Autoencoder aims at minimizing the reconstruction loss. An autoencoder may be viewed as consisting of two parts: an encoder function \(h=f_\phi (x)\) which maps original data \(x\) into a latent representation \(h\), and a decoder that produces a reconstruction \(r=g_\theta(h)\). The reconstructed representation \(r\) is required to be as similar to \(x\) as possible.

When the distance measure of the two variables is MSE, given a set of data samples \({x_i}^n_{i=1}\), its optimizing objective is formulated as follows:

\[\underset{\phi, \theta}{\mathrm{min}} L_{rec} = \min \frac{1}{n} \sum^n_{i=1} \| x_i - g_\theta(f_\phi(x_i)) \|^2.\]

where \(\phi\) and \(\theta\) denote the parameters of encoder and decoder respectively.

The performance of autoencoder can be improved from the following perspectives:

  1. Architecture: For the sake of handling data with spatial invariance, such as image data, convolutional and pooling layers can be used to construct a convolutional autoencoder (CAE).
  2. Robustness: To avoid overfitting and to improve robustness, it is natural to add noise to the input.
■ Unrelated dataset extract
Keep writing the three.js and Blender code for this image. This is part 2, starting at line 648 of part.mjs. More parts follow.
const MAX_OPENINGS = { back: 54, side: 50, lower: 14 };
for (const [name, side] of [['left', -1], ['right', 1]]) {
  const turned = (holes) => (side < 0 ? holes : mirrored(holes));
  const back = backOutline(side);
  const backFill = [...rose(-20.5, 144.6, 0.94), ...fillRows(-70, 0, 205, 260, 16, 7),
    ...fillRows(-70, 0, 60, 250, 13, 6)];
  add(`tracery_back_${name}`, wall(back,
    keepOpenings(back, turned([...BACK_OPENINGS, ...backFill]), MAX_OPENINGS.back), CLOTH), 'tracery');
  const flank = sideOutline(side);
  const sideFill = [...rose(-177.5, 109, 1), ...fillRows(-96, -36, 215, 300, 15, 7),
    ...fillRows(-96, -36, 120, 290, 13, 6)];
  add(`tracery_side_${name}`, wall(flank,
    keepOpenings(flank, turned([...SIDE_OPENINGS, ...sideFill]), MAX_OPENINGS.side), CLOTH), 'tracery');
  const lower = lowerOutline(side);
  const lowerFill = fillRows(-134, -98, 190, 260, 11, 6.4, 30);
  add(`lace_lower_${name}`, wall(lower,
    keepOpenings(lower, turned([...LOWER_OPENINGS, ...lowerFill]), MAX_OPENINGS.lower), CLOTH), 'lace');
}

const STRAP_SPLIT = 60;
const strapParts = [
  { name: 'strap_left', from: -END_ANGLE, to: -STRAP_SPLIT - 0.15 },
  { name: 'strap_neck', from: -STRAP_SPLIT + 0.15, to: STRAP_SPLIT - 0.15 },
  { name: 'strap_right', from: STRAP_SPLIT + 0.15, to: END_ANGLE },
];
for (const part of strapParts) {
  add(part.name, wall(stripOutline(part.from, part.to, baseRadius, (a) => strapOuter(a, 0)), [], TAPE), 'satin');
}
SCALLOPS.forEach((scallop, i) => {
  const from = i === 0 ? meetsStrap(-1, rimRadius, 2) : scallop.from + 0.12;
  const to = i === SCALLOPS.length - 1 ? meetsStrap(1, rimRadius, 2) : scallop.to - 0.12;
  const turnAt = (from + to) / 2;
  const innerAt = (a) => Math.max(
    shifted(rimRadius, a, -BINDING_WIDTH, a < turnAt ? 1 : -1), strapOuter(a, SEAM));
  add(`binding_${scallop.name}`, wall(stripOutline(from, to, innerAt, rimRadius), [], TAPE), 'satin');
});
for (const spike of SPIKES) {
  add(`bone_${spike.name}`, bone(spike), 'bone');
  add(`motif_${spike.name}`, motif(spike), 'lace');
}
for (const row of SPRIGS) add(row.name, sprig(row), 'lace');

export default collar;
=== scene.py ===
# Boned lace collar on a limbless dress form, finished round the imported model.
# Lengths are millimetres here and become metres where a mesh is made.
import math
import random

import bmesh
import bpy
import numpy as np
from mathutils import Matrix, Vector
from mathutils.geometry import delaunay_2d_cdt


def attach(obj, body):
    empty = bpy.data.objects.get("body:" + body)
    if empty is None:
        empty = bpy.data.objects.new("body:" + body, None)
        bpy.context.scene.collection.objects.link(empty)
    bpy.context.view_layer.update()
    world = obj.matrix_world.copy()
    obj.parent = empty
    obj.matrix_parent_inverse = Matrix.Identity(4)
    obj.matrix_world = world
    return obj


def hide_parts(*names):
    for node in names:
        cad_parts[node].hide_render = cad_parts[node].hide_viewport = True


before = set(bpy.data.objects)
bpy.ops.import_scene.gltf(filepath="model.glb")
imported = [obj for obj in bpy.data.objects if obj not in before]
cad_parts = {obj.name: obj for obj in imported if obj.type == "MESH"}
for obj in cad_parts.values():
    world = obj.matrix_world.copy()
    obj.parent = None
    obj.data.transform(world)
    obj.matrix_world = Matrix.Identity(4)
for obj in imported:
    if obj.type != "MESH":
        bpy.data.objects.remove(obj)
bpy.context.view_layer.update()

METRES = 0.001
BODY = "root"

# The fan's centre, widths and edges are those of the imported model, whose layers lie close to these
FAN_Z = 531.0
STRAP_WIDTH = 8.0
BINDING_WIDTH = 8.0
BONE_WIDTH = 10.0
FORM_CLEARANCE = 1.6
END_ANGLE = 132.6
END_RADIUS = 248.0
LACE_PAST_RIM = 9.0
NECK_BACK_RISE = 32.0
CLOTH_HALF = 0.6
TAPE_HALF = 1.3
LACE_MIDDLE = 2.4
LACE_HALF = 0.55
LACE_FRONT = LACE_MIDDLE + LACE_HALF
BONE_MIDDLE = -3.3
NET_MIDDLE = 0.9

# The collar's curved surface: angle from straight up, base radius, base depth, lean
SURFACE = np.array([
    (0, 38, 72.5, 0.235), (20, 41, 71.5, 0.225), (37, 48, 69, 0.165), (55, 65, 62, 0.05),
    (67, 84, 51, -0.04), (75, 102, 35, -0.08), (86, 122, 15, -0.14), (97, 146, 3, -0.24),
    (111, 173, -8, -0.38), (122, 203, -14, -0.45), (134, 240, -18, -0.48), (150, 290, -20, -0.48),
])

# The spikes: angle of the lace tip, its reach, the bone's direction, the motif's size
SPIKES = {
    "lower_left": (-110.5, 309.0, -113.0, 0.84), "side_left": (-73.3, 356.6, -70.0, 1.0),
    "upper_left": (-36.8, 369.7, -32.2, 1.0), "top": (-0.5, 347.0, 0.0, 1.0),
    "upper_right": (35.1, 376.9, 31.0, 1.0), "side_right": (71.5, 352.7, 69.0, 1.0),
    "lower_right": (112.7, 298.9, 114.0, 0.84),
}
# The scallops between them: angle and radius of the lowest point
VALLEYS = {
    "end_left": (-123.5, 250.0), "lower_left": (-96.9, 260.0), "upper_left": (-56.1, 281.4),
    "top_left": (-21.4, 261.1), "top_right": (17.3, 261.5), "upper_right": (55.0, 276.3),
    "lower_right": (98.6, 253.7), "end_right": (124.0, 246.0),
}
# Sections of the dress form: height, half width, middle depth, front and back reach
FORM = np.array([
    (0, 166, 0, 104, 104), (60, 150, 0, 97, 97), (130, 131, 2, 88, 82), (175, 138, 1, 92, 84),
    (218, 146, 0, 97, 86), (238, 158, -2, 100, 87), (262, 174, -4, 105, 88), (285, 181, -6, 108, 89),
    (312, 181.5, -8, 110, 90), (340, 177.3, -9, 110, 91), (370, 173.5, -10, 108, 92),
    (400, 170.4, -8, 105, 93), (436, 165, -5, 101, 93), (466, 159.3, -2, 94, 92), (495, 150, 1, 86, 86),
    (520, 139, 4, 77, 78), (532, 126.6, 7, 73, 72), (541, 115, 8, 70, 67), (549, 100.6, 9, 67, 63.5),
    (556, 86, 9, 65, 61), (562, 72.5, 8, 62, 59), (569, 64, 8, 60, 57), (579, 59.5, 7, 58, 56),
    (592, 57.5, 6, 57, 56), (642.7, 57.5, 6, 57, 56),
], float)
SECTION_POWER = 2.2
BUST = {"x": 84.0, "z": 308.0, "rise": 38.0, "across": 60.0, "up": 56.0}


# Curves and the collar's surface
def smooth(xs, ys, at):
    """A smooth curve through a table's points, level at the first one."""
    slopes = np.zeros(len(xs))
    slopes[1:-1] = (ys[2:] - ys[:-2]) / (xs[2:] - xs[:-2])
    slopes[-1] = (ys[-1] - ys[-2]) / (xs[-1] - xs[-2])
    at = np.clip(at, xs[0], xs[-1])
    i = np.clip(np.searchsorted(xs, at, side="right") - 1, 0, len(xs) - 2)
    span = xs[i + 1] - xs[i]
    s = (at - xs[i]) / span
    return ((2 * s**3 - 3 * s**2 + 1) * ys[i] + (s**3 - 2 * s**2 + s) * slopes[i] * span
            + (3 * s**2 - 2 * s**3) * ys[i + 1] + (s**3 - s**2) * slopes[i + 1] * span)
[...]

Denoising autoencoder attempts to reconstruct \(x\) from \(\tilde{x}), which is a corrupted version of \(x\) through some form of noise.
  3. Restriction on latent features: Under-complete autoencoder constrains the dimension of latent coder \(z\) lower than that of input \(x\), enforcing the encoder to extract the most salient features from original space.
  4. Reconstruction loss: Commonly the reconstruction loss of an autoencoder consists of only the discrepancy between input and output layer, but the reconstruction losses of all layers can also be optimized jointly.
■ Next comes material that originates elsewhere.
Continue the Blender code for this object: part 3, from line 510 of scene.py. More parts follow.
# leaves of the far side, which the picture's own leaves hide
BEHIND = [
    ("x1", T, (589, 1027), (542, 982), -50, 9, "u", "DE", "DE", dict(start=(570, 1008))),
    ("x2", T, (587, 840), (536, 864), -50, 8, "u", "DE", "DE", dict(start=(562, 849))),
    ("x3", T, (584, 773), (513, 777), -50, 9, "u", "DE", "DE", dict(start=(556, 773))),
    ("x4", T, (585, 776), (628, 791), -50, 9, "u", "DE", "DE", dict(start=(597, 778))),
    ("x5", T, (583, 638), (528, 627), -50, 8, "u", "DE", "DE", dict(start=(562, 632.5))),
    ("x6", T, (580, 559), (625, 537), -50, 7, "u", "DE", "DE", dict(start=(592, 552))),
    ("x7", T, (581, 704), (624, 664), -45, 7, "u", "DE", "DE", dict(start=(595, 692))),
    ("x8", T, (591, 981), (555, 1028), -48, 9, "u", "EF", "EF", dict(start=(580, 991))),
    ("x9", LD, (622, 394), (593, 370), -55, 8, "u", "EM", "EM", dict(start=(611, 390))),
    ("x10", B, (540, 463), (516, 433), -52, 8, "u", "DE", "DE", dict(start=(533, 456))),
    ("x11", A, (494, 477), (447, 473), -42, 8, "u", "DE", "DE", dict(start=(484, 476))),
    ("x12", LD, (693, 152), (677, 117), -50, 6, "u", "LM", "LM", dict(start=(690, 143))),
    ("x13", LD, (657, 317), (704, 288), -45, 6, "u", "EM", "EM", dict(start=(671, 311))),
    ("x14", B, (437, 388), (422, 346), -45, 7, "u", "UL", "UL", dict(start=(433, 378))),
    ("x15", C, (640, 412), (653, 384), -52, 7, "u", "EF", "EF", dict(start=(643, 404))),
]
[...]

The optimizing objective of AE-based deep clustering is thus formulated as follows:

\[L = \lambda L_{rec} + (1 - \lambda) L_c\]

The reconstruction loss enforce the network to learn a feasible representation and avoid trivial solutions.

AE-based deep clustering algorithms

Representative methods:

  • Deep Clustering Network: DCN combines autoencoder with the k-means algorithm. In the first step, it pre-trains an autoencoder. Then, it jointly optimizes the reconstruction loss and k-means loss. Since k-means uses discrete cluster assignments, the method requires an alternative optimization algorithm. The objective of DCN is simple compared with other methods and the computational complexity is relatively low.
  • Deep Embedding Network: DEN proposes a deep embedding network to extract effective representation for clustering. It first utilizes a deep autoencoder to learn reduced represetnation from the raw data. Secondly, in order to preserve the local structure property of the original data, a locality preserving constraint is applied. Futhermore, it also incorporates a group sparsity constraint to diagonalize the affinity of representations. Together with the reconstructuion loss, the three losses are jointly optimized to fine-tune the network for a clustering-oriented representation. The locality-preserving and group spasity constraints serve as the auxiliary clustering loss, thus, as the last step, k-means is required to cluster the learned representations.
  • Deep Subspace Clustering Networks: DSC-Nets introduces a novel autoencoder architecture to learn an explicit non-linear mapping that is friendly to subspace clustering. The key contribution is introducing a novel self-expressive layer, which is a fully connected layer without bias and non-linear activation and inserted to the junction between the encoder and the decoder. This layer aims at encoding the self-expressiveness property of data drawn from a union of subspaces. Mathematically, its optimizing objective is a subspace clustering loss combined with a reconstruction loss.
  • Deep Multi-Manifold Clustering: DMC is deep learning based framework for multi-manifold clustering. It optimizes a joint loss function comprised of two parts: the locality preserving objective and the clustering-oriented objective. The first part makes the learned representations meaningful and embedded into their intrinsic manifold. It includes the autoencoder reconstruction loss and locality preserving loss. The second part penalizes representations based on their proximity to each cluster centroids, making the representation cluster-friendly and discriminative.
  • Deep Embedded Regularized Clustering (DEPICT): It consists of a softmax layer stacked on top of a multi-layer convolutional autoencoder. It minimizes a realtive entropy loss function with a regularization term for clustering. The regularization term encourages balanced cluster assignments and avoids allocating clusters to outlier samples. Futhermore, the reconstruction loss of autoencoder is also employed to prevent corrupted feature representation.